Your instructions:
Reproduce precisely the lines between the start of the data below and the line with "cup_shoulder, cup_floor, cup_mouth", both included.

○ ○ ○ ○ ○ ○ ○

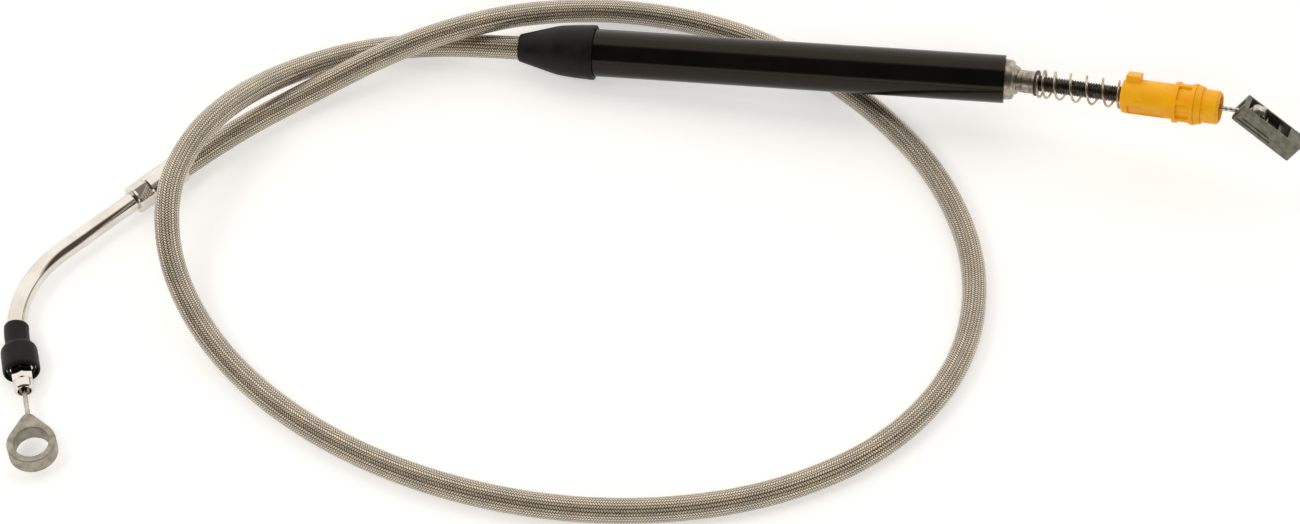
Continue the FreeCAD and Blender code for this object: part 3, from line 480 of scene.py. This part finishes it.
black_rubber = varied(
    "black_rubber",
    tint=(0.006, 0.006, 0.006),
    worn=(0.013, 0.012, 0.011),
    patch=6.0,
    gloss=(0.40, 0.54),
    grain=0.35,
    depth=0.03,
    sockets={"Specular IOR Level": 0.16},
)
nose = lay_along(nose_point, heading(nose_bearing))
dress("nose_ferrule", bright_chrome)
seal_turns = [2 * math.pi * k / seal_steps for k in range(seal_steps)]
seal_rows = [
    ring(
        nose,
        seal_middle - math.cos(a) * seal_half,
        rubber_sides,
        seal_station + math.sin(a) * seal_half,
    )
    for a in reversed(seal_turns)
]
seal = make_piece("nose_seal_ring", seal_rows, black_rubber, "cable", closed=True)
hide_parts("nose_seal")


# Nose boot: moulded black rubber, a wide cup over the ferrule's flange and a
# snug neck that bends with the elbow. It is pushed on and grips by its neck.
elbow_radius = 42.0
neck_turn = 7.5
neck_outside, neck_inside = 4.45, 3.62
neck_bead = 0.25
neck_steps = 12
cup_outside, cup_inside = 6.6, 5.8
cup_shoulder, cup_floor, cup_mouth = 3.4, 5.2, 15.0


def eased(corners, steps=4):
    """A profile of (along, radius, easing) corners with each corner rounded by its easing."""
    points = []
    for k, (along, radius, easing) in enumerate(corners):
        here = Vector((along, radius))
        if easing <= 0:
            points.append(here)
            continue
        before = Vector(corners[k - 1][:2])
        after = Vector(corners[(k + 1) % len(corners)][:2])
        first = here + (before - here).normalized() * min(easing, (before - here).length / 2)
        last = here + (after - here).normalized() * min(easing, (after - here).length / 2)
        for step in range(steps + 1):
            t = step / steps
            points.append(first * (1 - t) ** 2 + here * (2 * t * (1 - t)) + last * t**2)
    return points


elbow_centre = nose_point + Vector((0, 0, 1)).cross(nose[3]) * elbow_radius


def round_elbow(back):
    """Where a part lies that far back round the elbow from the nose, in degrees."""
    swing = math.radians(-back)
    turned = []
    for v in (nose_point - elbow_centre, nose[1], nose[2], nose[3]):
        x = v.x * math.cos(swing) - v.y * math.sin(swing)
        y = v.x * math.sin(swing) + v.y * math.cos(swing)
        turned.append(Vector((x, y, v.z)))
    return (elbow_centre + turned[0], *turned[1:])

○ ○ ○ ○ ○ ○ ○

Finished task:
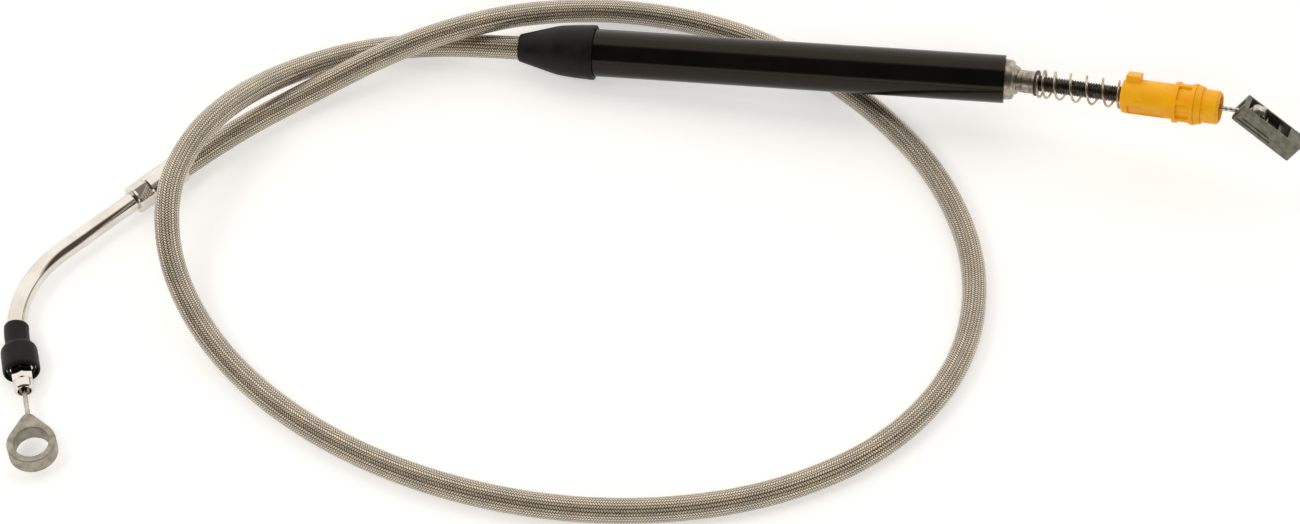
Continue the FreeCAD and Blender code for this object: part 3, from line 480 of scene.py. This part finishes it.
black_rubber = varied(
    "black_rubber",
    tint=(0.006, 0.006, 0.006),
    worn=(0.013, 0.012, 0.011),
    patch=6.0,
    gloss=(0.40, 0.54),
    grain=0.35,
    depth=0.03,
    sockets={"Specular IOR Level": 0.16},
)
nose = lay_along(nose_point, heading(nose_bearing))
dress("nose_ferrule", bright_chrome)
seal_turns = [2 * math.pi * k / seal_steps for k in range(seal_steps)]
seal_rows = [
    ring(
        nose,
        seal_middle - math.cos(a) * seal_half,
        rubber_sides,
        seal_station + math.sin(a) * seal_half,
    )
    for a in reversed(seal_turns)
]
seal = make_piece("nose_seal_ring", seal_rows, black_rubber, "cable", closed=True)
hide_parts("nose_seal")


# Nose boot: moulded black rubber, a wide cup over the ferrule's flange and a
# snug neck that bends with the elbow. It is pushed on and grips by its neck.
elbow_radius = 42.0
neck_turn = 7.5
neck_outside, neck_inside = 4.45, 3.62
neck_bead = 0.25
neck_steps = 12
cup_outside, cup_inside = 6.6, 5.8
cup_shoulder, cup_floor, cup_mouth = 3.4, 5.2, 15.0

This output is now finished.